Pelosi: Drug pricing measure under discussion for infrastructure package
Speaker Nancy Pelosi (D-Calif.) on Tuesday said that lawmakers are discussing including legislation to lower prescription drug prices as part of the next major legislative package, centered on infrastructure.
“One of the considerations that members are discussing is whether we have aspects of HR 3, the Elijah Cummings Lower Drug Costs Now legislation,” Pelosi said during an event hosted by the Democratic group Protect Our Care, when asked about including health care priorities in the coming infrastructure package.
That measure would allow the Secretary of Health and Human Services to negotiate lower prices, and cap prices for drugs based on the prices paid in other countries.

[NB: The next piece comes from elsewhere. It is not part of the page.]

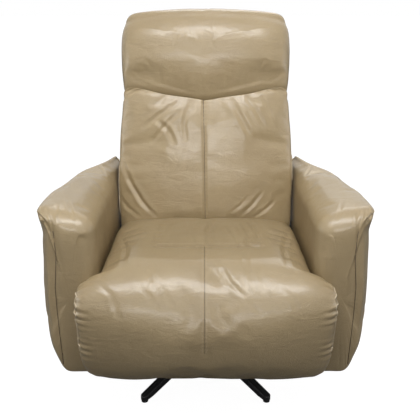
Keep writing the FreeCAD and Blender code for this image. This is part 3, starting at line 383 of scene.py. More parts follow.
@dataclass(frozen=True)
class PowderFinish:
    """Matt black powder coat with its fine orange peel and scattered wear."""

    name: str = "black_powder_coat"
    colour: Triple = (0.017, 0.017, 0.018)
    roughness: float = 0.46

    def make(self) -> bpy.types.Material:
        """Build the material."""
        s = Shader(self.name)
        peel = s.noise(620.0, 3.0, 0.6)
        dust = s.noise(11.0, 5.0, 0.65)
        worn = dust.above(0.55, 0.8)
        base = s.blend_colours(worn * 0.5, tone(self.colour), tone(self.colour, 2.4))
        return s.surface(Base_Color=base, Roughness=self.roughness + worn * 0.12 + peel * 0.06,
                         Normal=s.bump(peel, 0.0003, 0.5), Coat_Weight=0.08)


@dataclass(frozen=True)
class SteelFinish:
    """Plain ground steel with turning marks."""

    name: str = "ground_steel"
    colour: Triple = (0.52, 0.52, 0.53)

    def make(self) -> bpy.types.Material:
        """Build the material."""
        s = Shader(self.name)
        marks = s.noise(60.0, 3.0, 0.6, s.stretched((30.0, 1.0, 1.0)))
        spots = s.noise(30.0, 4.0)
        base = s.blend_colours(spots.above(0.5, 0.8) * 0.5, tone(self.colour),
                               tone(self.colour, 0.55))
        return s.surface(Base_Color=base, Metallic=1.0, Roughness=0.28 + marks * 0.2,
                         Normal=s.bump(marks, 0.0001, 0.4))


@dataclass(frozen=True)
class PlasticFinish:
    """Moulded black plastic with a fine spark texture."""

    name: str = "moulded_plastic"
    colour: Triple = (0.028, 0.028, 0.030)

    def make(self) -> bpy.types.Material:
        """Build the material."""
        s = Shader(self.name)
        spark = s.noise(900.0, 2.0)
        scuff = s.noise(18.0, 5.0, 0.7).above(0.55, 0.8)
        base = s.blend_colours(scuff * 0.4, tone(self.colour), tone(self.colour, 2.0))
        return s.surface(Base_Color=base, Roughness=0.5 + scuff * 0.15,
                         Normal=s.bump(spark, 0.0002, 0.4))


@dataclass(frozen=True)
class TimberFinish:
    """Sawn timber or plywood with rings and fibres."""

    name: str = "sawn_timber"
    colour: Triple = (0.50, 0.355, 0.205)
    ring: Triple = (0.30, 0.185, 0.090)

    def make(self) -> bpy.types.Material:
        """Build the material."""
        s = Shader(self.name)
        where = s.stretched((1.0, 0.16, 1.0))
        rings = s.node("ShaderNodeTexWave", {"wave_type": "RINGS", "rings_direction": "Y"},
                       {"Vector": where, "Scale": 26.0, "Distortion": 5.0, "Detail": 3.0,
                        "Detail Scale": 1.6}, "Fac")
        fibres = s.noise(240.0, 3.0, 0.6, s.stretched((1.0, 0.05, 1.0)))
        base = s.blend_colours(rings.above(0.35, 0.95) * 0.6, tone(self.colour), tone(self.ring))
        base = s.blend_colours(fibres * 0.25, base, tone(self.ring, 0.8))
        return s.surface(Base_Color=base, Roughness=0.72 + fibres * 0.1,
                         Normal=s.bump(fibres * 0.7 + rings * 0.3, 0.0005, 0.5))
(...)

It is attractive as Democrats draft their next major package not only because it is a long-held Democratic priority, but because it saves significant amounts of money, about $450 billion according to the Congressional Budget Office, that could be spent on other priorities.
“If we were able to do that we could save almost a half a trillion dollars,” Pelosi said.
While Democrats could use the fast-track procedure known as reconciliation to bypass a Republican filibuster in the Senate, there is still some discussion about whether the infrastructure package would be bipartisan. Republicans fiercely oppose the drug pricing legislation, arguing it would harm innovation that creates new treatments.
“Now, we want the bill to be bipartisan,” Pelosi said. “Usually infrastructure has not been partisan. We have to make decisions as we go along. But we would be missing an opportunity if we did not include lowering the cost of prescription drugs.”
“In the midst of a pandemic, Dems should embrace medical innovation, rather than kill it with price controls added [to] Pelosi’s partisan infrastructure push,” Republicans on the House Ways and Means Committee tweeted in response to Pelosi’s comments.
Pharmaceutical companies will also fiercely fight a drug pricing push.
On another health care front, Pelosi downplayed the chances that a public option to compete alongside private insurers would be included in the coming package.
“Obviously it is something that we want to do,” she said when asked about one flavor of that idea, lowering the eligibility age for Medicare. “I want a public option, I don’t know that we get that in this bill, but this is an ongoing conversation.”
Still, she said: “Everything is on the table, let me just put it that way.”